• TASK BRIEF
Repeat exactly the lines from the start of the material below up to and including the "towards the lid." line.
** start DATA SECTION **
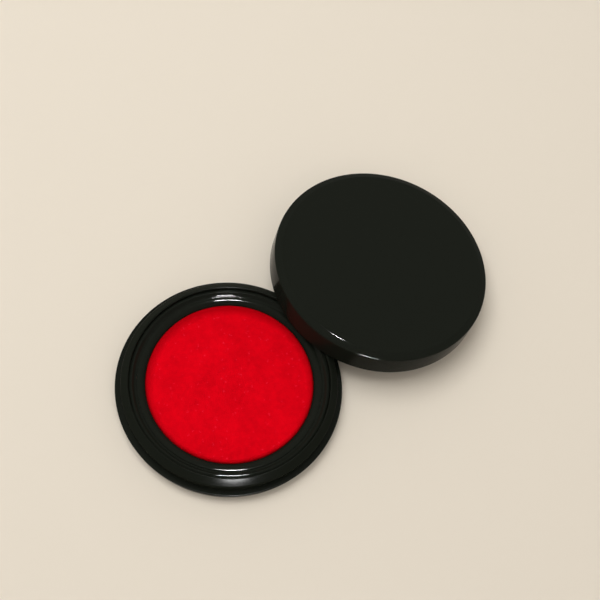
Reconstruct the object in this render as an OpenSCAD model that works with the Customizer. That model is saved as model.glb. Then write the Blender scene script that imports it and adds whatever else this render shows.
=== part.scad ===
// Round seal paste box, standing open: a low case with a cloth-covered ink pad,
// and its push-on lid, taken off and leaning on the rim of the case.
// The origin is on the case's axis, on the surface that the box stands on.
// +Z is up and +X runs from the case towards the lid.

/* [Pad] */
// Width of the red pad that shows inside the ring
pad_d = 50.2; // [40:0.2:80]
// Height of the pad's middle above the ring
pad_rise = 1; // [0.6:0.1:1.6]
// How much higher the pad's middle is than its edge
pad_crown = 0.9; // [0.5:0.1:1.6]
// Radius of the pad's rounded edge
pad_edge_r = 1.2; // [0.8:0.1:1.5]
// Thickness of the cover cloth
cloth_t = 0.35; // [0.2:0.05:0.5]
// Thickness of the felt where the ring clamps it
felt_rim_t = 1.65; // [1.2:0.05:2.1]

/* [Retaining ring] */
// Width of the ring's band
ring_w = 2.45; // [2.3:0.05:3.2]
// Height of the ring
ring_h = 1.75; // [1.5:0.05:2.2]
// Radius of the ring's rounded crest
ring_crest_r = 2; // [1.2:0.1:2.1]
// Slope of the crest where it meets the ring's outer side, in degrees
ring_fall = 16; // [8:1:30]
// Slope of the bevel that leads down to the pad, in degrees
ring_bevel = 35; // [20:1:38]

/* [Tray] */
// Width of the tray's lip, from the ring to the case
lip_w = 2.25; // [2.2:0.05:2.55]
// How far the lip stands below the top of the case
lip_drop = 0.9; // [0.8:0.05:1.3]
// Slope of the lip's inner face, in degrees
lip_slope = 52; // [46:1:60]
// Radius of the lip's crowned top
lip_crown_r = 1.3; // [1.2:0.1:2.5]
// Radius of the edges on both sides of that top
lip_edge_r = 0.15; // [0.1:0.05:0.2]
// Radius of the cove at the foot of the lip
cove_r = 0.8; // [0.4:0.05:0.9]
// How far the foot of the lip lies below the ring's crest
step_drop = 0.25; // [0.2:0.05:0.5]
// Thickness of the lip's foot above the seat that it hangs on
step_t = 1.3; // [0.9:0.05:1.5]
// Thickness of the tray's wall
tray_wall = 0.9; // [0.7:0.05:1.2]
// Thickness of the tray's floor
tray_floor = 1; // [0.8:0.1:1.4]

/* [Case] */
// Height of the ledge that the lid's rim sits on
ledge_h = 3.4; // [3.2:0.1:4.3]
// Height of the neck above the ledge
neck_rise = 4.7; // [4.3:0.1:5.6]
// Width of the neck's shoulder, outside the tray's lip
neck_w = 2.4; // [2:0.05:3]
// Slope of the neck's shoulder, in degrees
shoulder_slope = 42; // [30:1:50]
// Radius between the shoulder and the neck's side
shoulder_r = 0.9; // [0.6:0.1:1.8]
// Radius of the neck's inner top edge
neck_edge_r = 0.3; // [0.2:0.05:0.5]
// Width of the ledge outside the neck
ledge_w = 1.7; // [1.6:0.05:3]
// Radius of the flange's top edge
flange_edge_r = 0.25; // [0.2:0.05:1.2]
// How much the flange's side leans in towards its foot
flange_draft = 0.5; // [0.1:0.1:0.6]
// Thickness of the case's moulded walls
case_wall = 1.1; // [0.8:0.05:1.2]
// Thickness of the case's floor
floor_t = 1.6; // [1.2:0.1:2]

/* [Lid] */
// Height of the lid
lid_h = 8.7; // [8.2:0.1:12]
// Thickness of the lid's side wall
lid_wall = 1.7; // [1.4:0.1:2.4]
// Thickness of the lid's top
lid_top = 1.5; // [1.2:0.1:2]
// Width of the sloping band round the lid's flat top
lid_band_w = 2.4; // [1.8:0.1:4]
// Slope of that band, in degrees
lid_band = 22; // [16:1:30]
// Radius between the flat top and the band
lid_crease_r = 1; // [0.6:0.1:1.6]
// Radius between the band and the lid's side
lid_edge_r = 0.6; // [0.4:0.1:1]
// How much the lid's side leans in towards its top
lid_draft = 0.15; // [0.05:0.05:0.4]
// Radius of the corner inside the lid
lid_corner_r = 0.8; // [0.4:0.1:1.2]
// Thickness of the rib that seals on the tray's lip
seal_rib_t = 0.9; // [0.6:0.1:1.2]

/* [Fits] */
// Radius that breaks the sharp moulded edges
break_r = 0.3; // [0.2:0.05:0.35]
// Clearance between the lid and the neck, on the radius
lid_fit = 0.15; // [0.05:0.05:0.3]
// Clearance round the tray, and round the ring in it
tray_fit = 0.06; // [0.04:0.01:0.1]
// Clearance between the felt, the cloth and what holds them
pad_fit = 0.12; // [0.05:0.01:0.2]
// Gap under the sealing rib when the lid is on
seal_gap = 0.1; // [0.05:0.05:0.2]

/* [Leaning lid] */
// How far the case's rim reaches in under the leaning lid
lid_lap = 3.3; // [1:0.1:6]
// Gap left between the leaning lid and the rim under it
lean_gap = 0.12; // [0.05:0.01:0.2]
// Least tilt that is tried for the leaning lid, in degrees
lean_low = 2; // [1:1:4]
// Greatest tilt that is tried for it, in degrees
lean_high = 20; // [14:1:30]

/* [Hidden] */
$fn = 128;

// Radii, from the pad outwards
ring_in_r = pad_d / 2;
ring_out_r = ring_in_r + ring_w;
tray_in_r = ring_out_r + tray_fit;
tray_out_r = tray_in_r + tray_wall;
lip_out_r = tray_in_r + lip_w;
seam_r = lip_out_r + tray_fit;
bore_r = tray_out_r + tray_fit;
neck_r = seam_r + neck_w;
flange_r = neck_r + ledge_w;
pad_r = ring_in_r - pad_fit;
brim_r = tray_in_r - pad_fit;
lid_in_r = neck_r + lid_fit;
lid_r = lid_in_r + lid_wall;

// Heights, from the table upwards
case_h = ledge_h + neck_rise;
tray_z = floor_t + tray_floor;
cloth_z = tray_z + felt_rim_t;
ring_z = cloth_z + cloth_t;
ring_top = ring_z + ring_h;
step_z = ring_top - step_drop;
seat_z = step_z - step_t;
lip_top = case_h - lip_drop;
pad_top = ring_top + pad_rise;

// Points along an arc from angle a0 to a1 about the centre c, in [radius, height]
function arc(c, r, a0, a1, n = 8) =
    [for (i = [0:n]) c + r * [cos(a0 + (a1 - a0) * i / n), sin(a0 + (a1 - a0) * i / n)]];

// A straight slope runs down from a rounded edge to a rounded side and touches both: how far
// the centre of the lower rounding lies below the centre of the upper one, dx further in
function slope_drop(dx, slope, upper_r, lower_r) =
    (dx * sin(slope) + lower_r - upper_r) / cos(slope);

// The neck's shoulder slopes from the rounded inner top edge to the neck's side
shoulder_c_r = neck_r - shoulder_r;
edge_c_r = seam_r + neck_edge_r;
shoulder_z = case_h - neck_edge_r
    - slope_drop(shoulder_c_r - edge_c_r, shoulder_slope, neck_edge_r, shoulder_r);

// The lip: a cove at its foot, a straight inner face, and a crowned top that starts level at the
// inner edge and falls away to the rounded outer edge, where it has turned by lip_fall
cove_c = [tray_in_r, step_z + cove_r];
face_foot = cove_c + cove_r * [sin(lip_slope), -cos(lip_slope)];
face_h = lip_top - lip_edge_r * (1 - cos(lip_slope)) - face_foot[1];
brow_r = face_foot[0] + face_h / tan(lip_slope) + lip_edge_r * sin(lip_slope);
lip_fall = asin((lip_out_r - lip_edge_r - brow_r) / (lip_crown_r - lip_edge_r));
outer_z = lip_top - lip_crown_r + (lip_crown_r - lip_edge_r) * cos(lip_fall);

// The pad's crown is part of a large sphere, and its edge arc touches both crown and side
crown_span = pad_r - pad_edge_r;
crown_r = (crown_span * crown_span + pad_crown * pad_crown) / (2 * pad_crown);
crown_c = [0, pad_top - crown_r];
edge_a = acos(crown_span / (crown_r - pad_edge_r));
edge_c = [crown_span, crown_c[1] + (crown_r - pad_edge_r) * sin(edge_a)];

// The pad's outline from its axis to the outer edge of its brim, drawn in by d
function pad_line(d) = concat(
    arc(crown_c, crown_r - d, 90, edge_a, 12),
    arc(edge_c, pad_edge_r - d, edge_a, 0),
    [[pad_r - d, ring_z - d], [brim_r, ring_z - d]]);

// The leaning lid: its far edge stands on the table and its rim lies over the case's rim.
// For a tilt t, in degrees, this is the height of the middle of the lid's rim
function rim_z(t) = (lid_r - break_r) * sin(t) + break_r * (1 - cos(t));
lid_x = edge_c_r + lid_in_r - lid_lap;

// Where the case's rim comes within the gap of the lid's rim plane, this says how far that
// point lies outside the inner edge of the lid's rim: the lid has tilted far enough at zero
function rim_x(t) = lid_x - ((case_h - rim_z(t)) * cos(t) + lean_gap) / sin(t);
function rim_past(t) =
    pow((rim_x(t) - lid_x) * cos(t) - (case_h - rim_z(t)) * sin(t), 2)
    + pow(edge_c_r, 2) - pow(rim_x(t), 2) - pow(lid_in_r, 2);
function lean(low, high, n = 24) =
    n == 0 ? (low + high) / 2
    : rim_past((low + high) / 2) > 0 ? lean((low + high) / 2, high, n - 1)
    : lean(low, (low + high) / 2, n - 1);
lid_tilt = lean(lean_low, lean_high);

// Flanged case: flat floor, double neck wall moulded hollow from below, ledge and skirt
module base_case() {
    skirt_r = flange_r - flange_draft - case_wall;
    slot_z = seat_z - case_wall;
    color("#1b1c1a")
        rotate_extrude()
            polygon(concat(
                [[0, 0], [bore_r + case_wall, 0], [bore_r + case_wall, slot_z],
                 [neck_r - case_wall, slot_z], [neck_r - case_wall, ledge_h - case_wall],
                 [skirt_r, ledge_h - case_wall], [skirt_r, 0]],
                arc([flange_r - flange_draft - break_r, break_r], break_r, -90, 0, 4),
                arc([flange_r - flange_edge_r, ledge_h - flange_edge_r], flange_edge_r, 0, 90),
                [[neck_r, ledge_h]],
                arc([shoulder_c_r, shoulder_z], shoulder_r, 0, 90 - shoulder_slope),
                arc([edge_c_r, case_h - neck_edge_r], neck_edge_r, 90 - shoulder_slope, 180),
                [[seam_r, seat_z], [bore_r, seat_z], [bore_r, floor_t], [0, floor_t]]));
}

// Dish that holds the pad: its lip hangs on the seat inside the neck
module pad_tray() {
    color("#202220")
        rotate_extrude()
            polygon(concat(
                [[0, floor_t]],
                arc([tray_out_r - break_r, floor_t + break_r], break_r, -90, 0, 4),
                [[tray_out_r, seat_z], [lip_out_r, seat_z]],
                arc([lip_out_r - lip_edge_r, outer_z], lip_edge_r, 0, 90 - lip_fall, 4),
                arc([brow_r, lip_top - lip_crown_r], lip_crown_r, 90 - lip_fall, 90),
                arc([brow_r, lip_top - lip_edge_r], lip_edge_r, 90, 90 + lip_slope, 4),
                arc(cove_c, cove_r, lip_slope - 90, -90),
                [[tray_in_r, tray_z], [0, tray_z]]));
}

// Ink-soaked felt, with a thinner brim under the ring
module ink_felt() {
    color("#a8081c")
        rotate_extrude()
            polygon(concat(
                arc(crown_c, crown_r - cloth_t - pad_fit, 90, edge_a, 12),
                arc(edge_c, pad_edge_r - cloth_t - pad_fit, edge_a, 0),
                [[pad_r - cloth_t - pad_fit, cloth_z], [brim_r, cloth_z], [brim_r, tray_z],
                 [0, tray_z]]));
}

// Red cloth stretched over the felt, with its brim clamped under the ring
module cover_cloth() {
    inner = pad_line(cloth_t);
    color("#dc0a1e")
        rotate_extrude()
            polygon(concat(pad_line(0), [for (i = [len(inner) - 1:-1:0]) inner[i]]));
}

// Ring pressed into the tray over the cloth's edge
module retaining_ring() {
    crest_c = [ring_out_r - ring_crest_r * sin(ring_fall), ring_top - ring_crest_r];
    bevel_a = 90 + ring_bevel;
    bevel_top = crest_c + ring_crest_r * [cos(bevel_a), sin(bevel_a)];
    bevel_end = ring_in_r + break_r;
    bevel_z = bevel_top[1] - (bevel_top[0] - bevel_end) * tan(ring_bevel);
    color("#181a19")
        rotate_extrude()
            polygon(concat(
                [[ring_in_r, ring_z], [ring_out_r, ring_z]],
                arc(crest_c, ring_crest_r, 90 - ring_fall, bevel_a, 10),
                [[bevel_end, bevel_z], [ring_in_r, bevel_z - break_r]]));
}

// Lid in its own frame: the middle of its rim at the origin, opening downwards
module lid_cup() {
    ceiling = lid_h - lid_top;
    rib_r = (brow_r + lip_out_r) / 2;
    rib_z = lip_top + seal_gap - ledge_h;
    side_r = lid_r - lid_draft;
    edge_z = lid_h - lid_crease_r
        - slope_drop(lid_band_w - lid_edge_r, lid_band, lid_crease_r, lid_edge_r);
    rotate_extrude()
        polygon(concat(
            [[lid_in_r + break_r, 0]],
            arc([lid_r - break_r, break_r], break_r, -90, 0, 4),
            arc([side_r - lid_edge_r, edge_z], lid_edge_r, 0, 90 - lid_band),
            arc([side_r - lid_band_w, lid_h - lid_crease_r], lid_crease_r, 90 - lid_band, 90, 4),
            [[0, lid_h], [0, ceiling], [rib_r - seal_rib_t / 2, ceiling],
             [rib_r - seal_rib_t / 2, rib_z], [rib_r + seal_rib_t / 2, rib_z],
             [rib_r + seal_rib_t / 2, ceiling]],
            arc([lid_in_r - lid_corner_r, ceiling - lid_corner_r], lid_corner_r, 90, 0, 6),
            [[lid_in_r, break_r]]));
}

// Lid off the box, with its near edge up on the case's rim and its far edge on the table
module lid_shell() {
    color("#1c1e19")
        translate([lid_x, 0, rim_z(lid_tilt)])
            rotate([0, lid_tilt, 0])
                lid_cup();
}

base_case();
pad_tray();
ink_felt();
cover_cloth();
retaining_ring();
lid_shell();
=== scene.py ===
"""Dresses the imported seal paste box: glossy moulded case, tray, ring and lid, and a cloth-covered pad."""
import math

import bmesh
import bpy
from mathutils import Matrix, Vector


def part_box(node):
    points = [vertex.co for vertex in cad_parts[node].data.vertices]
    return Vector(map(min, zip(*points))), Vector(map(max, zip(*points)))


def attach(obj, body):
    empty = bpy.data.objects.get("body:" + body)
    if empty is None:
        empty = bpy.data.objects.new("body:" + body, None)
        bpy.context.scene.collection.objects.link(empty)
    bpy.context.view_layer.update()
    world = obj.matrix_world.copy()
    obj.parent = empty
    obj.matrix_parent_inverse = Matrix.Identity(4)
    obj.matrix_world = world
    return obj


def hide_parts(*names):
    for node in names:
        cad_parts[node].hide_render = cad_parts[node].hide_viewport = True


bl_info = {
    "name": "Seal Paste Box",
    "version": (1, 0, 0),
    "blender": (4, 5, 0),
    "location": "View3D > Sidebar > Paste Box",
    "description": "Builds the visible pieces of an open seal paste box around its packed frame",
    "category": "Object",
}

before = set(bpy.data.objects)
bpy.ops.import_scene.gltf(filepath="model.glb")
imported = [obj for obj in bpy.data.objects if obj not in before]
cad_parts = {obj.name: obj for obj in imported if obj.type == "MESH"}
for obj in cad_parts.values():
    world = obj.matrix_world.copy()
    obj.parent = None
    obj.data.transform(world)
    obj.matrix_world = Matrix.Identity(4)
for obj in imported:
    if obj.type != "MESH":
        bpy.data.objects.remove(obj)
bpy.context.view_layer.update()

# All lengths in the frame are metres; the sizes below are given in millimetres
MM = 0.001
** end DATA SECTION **
• THE RESULT
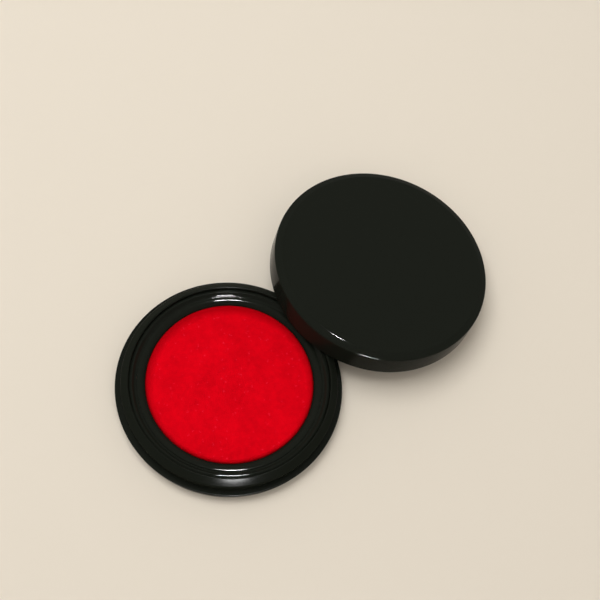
Reconstruct the object in this render as an OpenSCAD model that works with the Customizer. That model is saved as model.glb. Then write the Blender scene script that imports it and adds whatever else this render shows.
=== part.scad ===
// Round seal paste box, standing open: a low case with a cloth-covered ink pad,
// and its push-on lid, taken off and leaning on the rim of the case.
// The origin is on the case's axis, on the surface that the box stands on.
// +Z is up and +X runs from the case towards the lid.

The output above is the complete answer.